First person – Victor Tapia Open Access

Victor Tapia

Who or what inspired you to become a scientist?

I've been drawn to the natural sciences since childhood, and my family – especially my father, who was a science teacher – really nurtured that curiosity. Studying biochemistry at university helped me narrow my focus to cellular biology, but it was during an undergraduate placement in a Xenopus research lab that everything clicked. That experience convinced me to pursue a scientific career and sparked my lasting interest in neuroscience and animal models.

What is the main question or challenge in disease biology you are addressing in this paper? How did you go about investigating your question or challenge?

Intracerebral haemorrhage (ICH) is a severe type of stroke caused by the rupture of brain blood vessels. In our lab, we try to understand how different risk factors, viral infections in this study, contribute to the dysfunction and rupture of these vessels. Although viral infections have been proposed as a risk factor for ICH, the specific antiviral pathways involved remain unclear.

We focused on the enzyme cholesterol 25-hydroxylase (CH25H) and its metabolite, 25-hydroxycholesterol (25HC), which are part of an antiviral pathway that also regulates cholesterol metabolism. To investigate their role in ICH, we used zebrafish larvae, which are transparent, rapidly develop a complex nervous and vascular system, and offer well-established models of spontaneous brain haemorrhages.
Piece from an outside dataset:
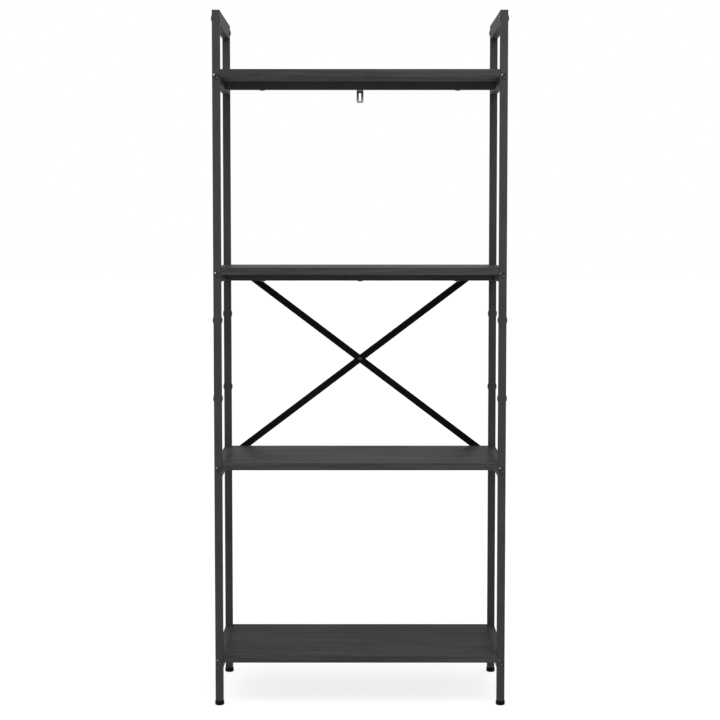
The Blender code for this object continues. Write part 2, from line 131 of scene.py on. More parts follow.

Using a zebrafish model of coronavirus disease (COVID-19) cytokine storm, we found that CH25H expression increases in association with severe acute respiratory syndrome coronavirus 2 (SARS-CoV-2)-linked brain bleeding. We confirmed this observation in human foetal tissue with evidence of SARS-CoV-2-associated brain haemorrhages. Finally, we used a human brain endothelial cell line (hCMEC/D3) and zebrafish to test the effects of 25HC. We found that 25HC worsens brain bleeding in zebrafish and promotes endothelial dysfunction in vitro, through mechanisms dependent on cholesterol metabolism.

How would you explain the main findings of your paper to non-scientific family and friends?

We're trying to understand why blood vessels in the brain sometimes stop working and break, which can lead to a serious condition called haemorrhagic stroke. Some studies suggest that viral infections might make this worse, but we don't yet know how. In our study, we used zebrafish, a simple and useful model to study haemorrhagic stroke, and cells grown in the lab to look at how a specific antiviral response may lead to damage of brain blood vessels. We also confirmed some of our findings in human foetal brain tissue that showed signs of both viral infection (SARS-CoV-2) and brain bleeding. These findings help us start to piece together how infections might contribute to this kind of brain injury.

What are the potential implications of these results for disease biology and the possible impact on patients?

The CH25H/25HC pathway is well known for its role in antiviral defence through the regulation of cholesterol metabolism. However, its impact on vascular disease is only beginning to be understood. Our study shows that brain endothelial cells are particularly sensitive to disruptions in cholesterol balance, suggesting that antiviral responses may unintentionally contribute to vascular damage through the CH25H/25HC pathway. This has important implications, as low cholesterol levels (hypocholesterolaemia) and cholesterol-lowering treatments like statins have also been debated as potential risk factors for ICH. Our findings highlight a need to better understand how cholesterol metabolism affects brain blood vessels, which could ultimately guide safer treatment strategies and improve outcomes for patients at risk of haemorrhagic stroke.

Why did you choose DMM for your paper?

We chose DMM because it's a high-quality, open-access journal with a clear focus on using model systems to understand disease mechanisms. Given that our study integrates multiple experimental models to investigate mechanisms of stroke, DMM felt like the ideal platform to share our findings with a broad and relevant audience.

Given your current role, what challenges do you face and what changes could improve the professional lives of other scientists in this role?

One of the main challenges as a postdoc has been balancing dedicated research time with the increasing demands of mentoring, management and faculty work. While I genuinely enjoy these aspects of the role, there's still a strong emphasis on scientific publication output as the primary measure of productivity. Another significant challenge is securing funding, particularly for early-career researchers who are non-citizens, as we often face additional visa and financial constraints. More flexible funding schemes and institutional support for balancing these roles would greatly improve the professional lives of researchers in similar positions.

What's next for you?

I'm currently working on a new research project that continues my focus on ICH, but this time using a mouse model to explore potential neuroprotective treatments.

Tell us something interesting about yourself that wouldn't be on your CV

Another scientific path I might have pursued is ecology, but I've kept that interest as a hobby. I'm really into hiking, birdwatching and nature photography. It's a great way to recharge and stay connected to the natural world outside the lab.